--- start of Source data ---
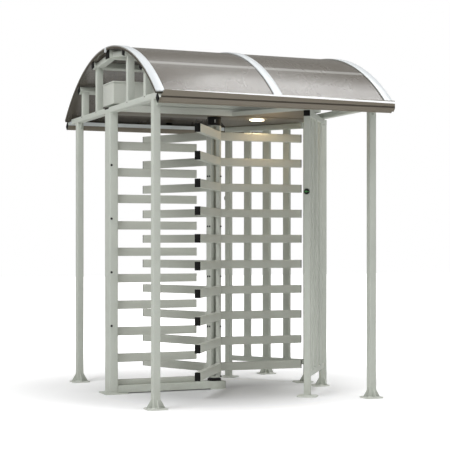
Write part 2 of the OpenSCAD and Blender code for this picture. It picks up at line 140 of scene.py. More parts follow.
def joined(pieces):
    activate(pieces[0])
    for piece in pieces[1:]:
        piece.select_set(True)
    bpy.ops.object.join()
    return pieces[0]


def outward(piece):
    openEdit(piece)
    selectMesh()
    bpy.ops.mesh.remove_doubles(threshold=1e-5)
    bpy.ops.mesh.normals_make_consistent(inside=False)
    closeEdit()
    return piece


def mirrored(piece):  # from front to back, with its faces turned out again
    piece.scale.y = -1
    applyPlace(piece)
    return outward(piece)


def block(size, middle=(0, 0, 0)):
    deselectAll()
    bpy.ops.mesh.primitive_cube_add(size=1, scale=size, location=middle)
    made = bpy.context.object
    applyPlace(made)
    return made


def boxTube(size, along, radius=0.0035, steps=3, endRadius=0.0):
    tube = block(size)
    openEdit(tube)
    pickEdges(lambda middle, way: abs(way[along]) > 0.99)
    bevelPicked(radius, steps)
    if endRadius:
        end = size[along] / 2 - 1e-5
        pickEdges(lambda middle, way: abs(middle[along]) > end and abs(way[along]) < 0.1)
        bevelPicked(endRadius)
    closeEdit()
    return tube


def softBox(size, radius, steps=2):  # a block with every edge rounded
    made = block(size)
    openEdit(made)
    selectMesh()
    bevelPicked(radius, steps)
    closeEdit()
    return made


def between(low, high, maker=softBox, **values):  # a piece that fills the box between two corners
    low, high = Vector(low), Vector(high)
    return place(maker(high - low, **values), (low + high) / 2)


def upright(width, depth, low, high, radius=0.0035, endRadius=0.0):  # tube between two heights
    return place(boxTube((width, depth, high - low), 2, radius, 3, endRadius), (0, 0, (low + high) / 2))


def cylinder(radius, height, sides):
    deselectAll()
    bpy.ops.mesh.primitive_cylinder_add(vertices=sides, radius=radius, depth=height)
    return bpy.context.object


def disc(radius, height, rim=0.001, sides=48, steps=2):
    made = cylinder(radius, height, sides)
    openEdit(made)
    pickEdges(lambda middle, way: abs(way.z) < 0.1 and abs(middle.z) > height / 2 - 1e-5)
    bevelPicked(rim, steps)
    closeEdit()
    return made


def cutBelow(piece, point, normal):  # clears what lies beyond the plane and closes the cut
    openEdit(piece)
    selectMesh()
    bpy.ops.mesh.bisect(plane_co=point, plane_no=normal, use_fill=True, clear_outer=True)
    closeEdit()
    return piece


washerThick = 0.0016


def hexBolt(across, height, washer=True):
    head = disc(across / 2 / cos(pi / 6), height, rim=height * 0.18, sides=6)
    if not washer:
        return place(head, (0, 0, height / 2))
    ring = disc(across * 0.8, washerThick, rim=washerThick / 4, sides=24, steps=1)
    return joined([place(head, (0, 0, height / 2 + 0.0015)), place(ring, (0, 0, washerThick / 2))])


def feed(made, inputs):  # sets a node's inputs, each to a value or to another node's output
    for key, value in inputs.items():
        if isinstance(value, bpy.types.NodeSocket):
            made.id_data.links.new(value, made.inputs[key])
        else:
            made.inputs[key].default_value = value
    return made


def node(tree, kind, inputs=None, **settings):
    made = tree.nodes.new("ShaderNode" + kind)
    for key, value in settings.items():
        setattr(made, key, value)
    return feed(made, inputs or {})


class Sums:  # short calls for the nodes of one tree
    def __init__(self, tree):
        self.tree = tree

    def math(self, operation, first, second=0.0, clamp=False):
        return node(self.tree, "Math", {0: first, 1: second}, operation=operation, use_clamp=clamp).outputs[0]

    def times(self, first, second):
        return self.math("MULTIPLY", first, second)

    def plus(self, first, second, clamp=False):
        return self.math("ADD", first, second, clamp)

    def apart(self, first, second):
        return self.math("ABSOLUTE", self.math("SUBTRACT", first, second))

    def noise(self, spot, scale, detail=2.0, rough=0.5):
        inputs = {"Vector": spot, "Scale": scale, "Detail": detail, "Roughness": rough}
        return node(self.tree, "TexNoise", inputs).outputs["Fac"]

    def ramp(self, value, low, high, newLow=0.0, newHigh=1.0):
        inputs = {"Value": value, "From Min": low, "From Max": high, "To Min": newLow, "To Max": newHigh}
        return node(self.tree, "MapRange", inputs).outputs[0]

    def blend(self, factor, first, second, mode="MIX"):
        inputs = {0: factor, 6: first, 7: second}
        return node(self.tree, "Mix", inputs, data_type="RGBA", blend_type=mode).outputs[2]

    def spot(self):
        return node(self.tree, "TexCoord").outputs["Object"]

    def axes(self, spot):
        return node(self.tree, "SeparateXYZ", {0: spot}).outputs

    def stretched(self, spot, scale):
        return node(self.tree, "Mapping", {"Vector": spot, "Scale": scale}).outputs[0]


def newGroup(name, inputs, outputs):  # inputs are given as labels with their defaults
    group = bpy.data.node_groups.new(name, "ShaderNodeTree")
    for label, value in inputs.items():
        kind = "NodeSocketColor" if isinstance(value, tuple) else "NodeSocketFloat"
        group.interface.new_socket(name=label, in_out="INPUT", socket_type=kind).default_value = value
    for label in outputs:
        kind = "NodeSocketColor" if label == "Colour" else "NodeSocketFloat"
        group.interface.new_socket(name=label, in_out="OUTPUT", socket_type=kind)
    return group, group.nodes.new("NodeGroupInput").outputs


def closeGroup(group, **results):
    feed(group.nodes.new("NodeGroupOutput"), results)
    return group


def coat():  # sprayed powder coat: orange peel, faint mottling, dust low down, light scuffs
    group, given = newGroup("powderCoat", {
        "Colour": (0.6, 0.6, 0.6, 1), "Mottle": 0.05, "Gloss roughness": 0.42, "Dust": 0.35,
        "Scuffs": 0.25, "Peel size": 420.0,
    }, ("Colour", "Roughness", "Height"))
    do = Sums(group)
    spot = do.spot()
    broad = do.noise(spot, 3.2, 3.0, 0.55)
    swing = do.times(do.ramp(broad, 0.3, 0.7, -1.0, 1.0), given["Mottle"])
    speck = do.times(do.ramp(do.noise(spot, 95.0), 0.3, 0.7, -0.35, 0.35), given["Mottle"])
    shade = do.plus(do.plus(swing, speck), 1.0)
    grey = node(group, "CombineColor", {0: shade, 1: shade, 2: shade}).outputs[0]
    toned = do.blend(1.0, given["Colour"], grey, "MULTIPLY")
    low = do.ramp(do.axes(spot)["Z"], 0.22, 0.0)
    patch = do.ramp(do.noise(spot, 14.0, 4.0, 0.65), 0.35, 0.75)
    dust = do.times(do.times(low, patch), given["Dust"])
    dusty = do.blend(dust, toned, (0.42, 0.40, 0.36, 1))
    streak = do.noise(do.stretched(spot, (30.0, 30.0, 9.0)), 1.6, 5.0, 0.7)
    scuff = do.times(do.ramp(streak, 0.62, 0.74), given["Scuffs"])
    rough = do.plus(given["Gloss roughness"], do.times(do.plus(dust, scuff), 0.3))
    return closeGroup(
        group, Colour=do.blend(scuff, dusty, (0.50, 0.49, 0.46, 1)),
        Roughness=do.plus(rough, do.ramp(broad, 0.3, 0.7, -0.03, 0.03), clamp=True),
        Height=do.noise(spot, given["Peel size"], 2.0, 0.4),
    )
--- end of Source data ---
● **Written request**:
Reproduce the data in full, exactly as presented.

● **Answer**:
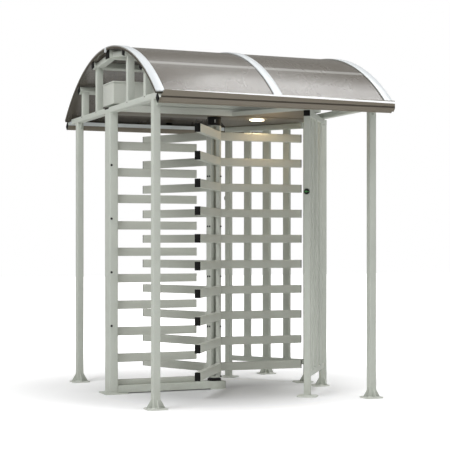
Write part 2 of the OpenSCAD and Blender code for this picture. It picks up at line 140 of scene.py. More parts follow.
def joined(pieces):
    activate(pieces[0])
    for piece in pieces[1:]:
        piece.select_set(True)
    bpy.ops.object.join()
    return pieces[0]


def outward(piece):
    openEdit(piece)
    selectMesh()
    bpy.ops.mesh.remove_doubles(threshold=1e-5)
    bpy.ops.mesh.normals_make_consistent(inside=False)
    closeEdit()
    return piece


def mirrored(piece):  # from front to back, with its faces turned out again
    piece.scale.y = -1
    applyPlace(piece)
    return outward(piece)


def block(size, middle=(0, 0, 0)):
    deselectAll()
    bpy.ops.mesh.primitive_cube_add(size=1, scale=size, location=middle)
    made = bpy.context.object
    applyPlace(made)
    return made


def boxTube(size, along, radius=0.0035, steps=3, endRadius=0.0):
    tube = block(size)
    openEdit(tube)
    pickEdges(lambda middle, way: abs(way[along]) > 0.99)
    bevelPicked(radius, steps)
    if endRadius:
        end = size[along] / 2 - 1e-5
        pickEdges(lambda middle, way: abs(middle[along]) > end and abs(way[along]) < 0.1)
        bevelPicked(endRadius)
    closeEdit()
    return tube


def softBox(size, radius, steps=2):  # a block with every edge rounded
    made = block(size)
    openEdit(made)
    selectMesh()
    bevelPicked(radius, steps)
    closeEdit()
    return made


def between(low, high, maker=softBox, **values):  # a piece that fills the box between two corners
    low, high = Vector(low), Vector(high)
    return place(maker(high - low, **values), (low + high) / 2)


def upright(width, depth, low, high, radius=0.0035, endRadius=0.0):  # tube between two heights
    return place(boxTube((width, depth, high - low), 2, radius, 3, endRadius), (0, 0, (low + high) / 2))


def cylinder(radius, height, sides):
    deselectAll()
    bpy.ops.mesh.primitive_cylinder_add(vertices=sides, radius=radius, depth=height)
    return bpy.context.object


def disc(radius, height, rim=0.001, sides=48, steps=2):
    made = cylinder(radius, height, sides)
    openEdit(made)
    pickEdges(lambda middle, way: abs(way.z) < 0.1 and abs(middle.z) > height / 2 - 1e-5)
    bevelPicked(rim, steps)
    closeEdit()
    return made


def cutBelow(piece, point, normal):  # clears what lies beyond the plane and closes the cut
    openEdit(piece)
    selectMesh()
    bpy.ops.mesh.bisect(plane_co=point, plane_no=normal, use_fill=True, clear_outer=True)
    closeEdit()
    return piece


washerThick = 0.0016


def hexBolt(across, height, washer=True):
    head = disc(across / 2 / cos(pi / 6), height, rim=height * 0.18, sides=6)
    if not washer:
        return place(head, (0, 0, height / 2))
    ring = disc(across * 0.8, washerThick, rim=washerThick / 4, sides=24, steps=1)
    return joined([place(head, (0, 0, height / 2 + 0.0015)), place(ring, (0, 0, washerThick / 2))])


def feed(made, inputs):  # sets a node's inputs, each to a value or to another node's output
    for key, value in inputs.items():
        if isinstance(value, bpy.types.NodeSocket):
            made.id_data.links.new(value, made.inputs[key])
        else:
            made.inputs[key].default_value = value
    return made


def node(tree, kind, inputs=None, **settings):
    made = tree.nodes.new("ShaderNode" + kind)
    for key, value in settings.items():
        setattr(made, key, value)
    return feed(made, inputs or {})


class Sums:  # short calls for the nodes of one tree
    def __init__(self, tree):
        self.tree = tree

    def math(self, operation, first, second=0.0, clamp=False):
        return node(self.tree, "Math", {0: first, 1: second}, operation=operation, use_clamp=clamp).outputs[0]

    def times(self, first, second):
        return self.math("MULTIPLY", first, second)

    def plus(self, first, second, clamp=False):
        return self.math("ADD", first, second, clamp)

    def apart(self, first, second):
        return self.math("ABSOLUTE", self.math("SUBTRACT", first, second))

    def noise(self, spot, scale, detail=2.0, rough=0.5):
        inputs = {"Vector": spot, "Scale": scale, "Detail": detail, "Roughness": rough}
        return node(self.tree, "TexNoise", inputs).outputs["Fac"]

    def ramp(self, value, low, high, newLow=0.0, newHigh=1.0):
        inputs = {"Value": value, "From Min": low, "From Max": high, "To Min": newLow, "To Max": newHigh}
        return node(self.tree, "MapRange", inputs).outputs[0]

    def blend(self, factor, first, second, mode="MIX"):
        inputs = {0: factor, 6: first, 7: second}
        return node(self.tree, "Mix", inputs, data_type="RGBA", blend_type=mode).outputs[2]

    def spot(self):
        return node(self.tree, "TexCoord").outputs["Object"]

    def axes(self, spot):
        return node(self.tree, "SeparateXYZ", {0: spot}).outputs

    def stretched(self, spot, scale):
        return node(self.tree, "Mapping", {"Vector": spot, "Scale": scale}).outputs[0]


def newGroup(name, inputs, outputs):  # inputs are given as labels with their defaults
    group = bpy.data.node_groups.new(name, "ShaderNodeTree")
    for label, value in inputs.items():
        kind = "NodeSocketColor" if isinstance(value, tuple) else "NodeSocketFloat"
        group.interface.new_socket(name=label, in_out="INPUT", socket_type=kind).default_value = value
    for label in outputs:
        kind = "NodeSocketColor" if label == "Colour" else "NodeSocketFloat"
        group.interface.new_socket(name=label, in_out="OUTPUT", socket_type=kind)
    return group, group.nodes.new("NodeGroupInput").outputs


def closeGroup(group, **results):
    feed(group.nodes.new("NodeGroupOutput"), results)
    return group


def coat():  # sprayed powder coat: orange peel, faint mottling, dust low down, light scuffs
    group, given = newGroup("powderCoat", {
        "Colour": (0.6, 0.6, 0.6, 1), "Mottle": 0.05, "Gloss roughness": 0.42, "Dust": 0.35,
        "Scuffs": 0.25, "Peel size": 420.0,
    }, ("Colour", "Roughness", "Height"))
    do = Sums(group)
    spot = do.spot()
    broad = do.noise(spot, 3.2, 3.0, 0.55)
    swing = do.times(do.ramp(broad, 0.3, 0.7, -1.0, 1.0), given["Mottle"])
    speck = do.times(do.ramp(do.noise(spot, 95.0), 0.3, 0.7, -0.35, 0.35), given["Mottle"])
    shade = do.plus(do.plus(swing, speck), 1.0)
    grey = node(group, "CombineColor", {0: shade, 1: shade, 2: shade}).outputs[0]
    toned = do.blend(1.0, given["Colour"], grey, "MULTIPLY")
    low = do.ramp(do.axes(spot)["Z"], 0.22, 0.0)
    patch = do.ramp(do.noise(spot, 14.0, 4.0, 0.65), 0.35, 0.75)
    dust = do.times(do.times(low, patch), given["Dust"])
    dusty = do.blend(dust, toned, (0.42, 0.40, 0.36, 1))
    streak = do.noise(do.stretched(spot, (30.0, 30.0, 9.0)), 1.6, 5.0, 0.7)
    scuff = do.times(do.ramp(streak, 0.62, 0.74), given["Scuffs"])
    rough = do.plus(given["Gloss roughness"], do.times(do.plus(dust, scuff), 0.3))
    return closeGroup(
        group, Colour=do.blend(scuff, dusty, (0.50, 0.49, 0.46, 1)),
        Roughness=do.plus(rough, do.ramp(broad, 0.3, 0.7, -0.03, 0.03), clamp=True),
        Height=do.noise(spot, given["Peel size"], 2.0, 0.4),
    )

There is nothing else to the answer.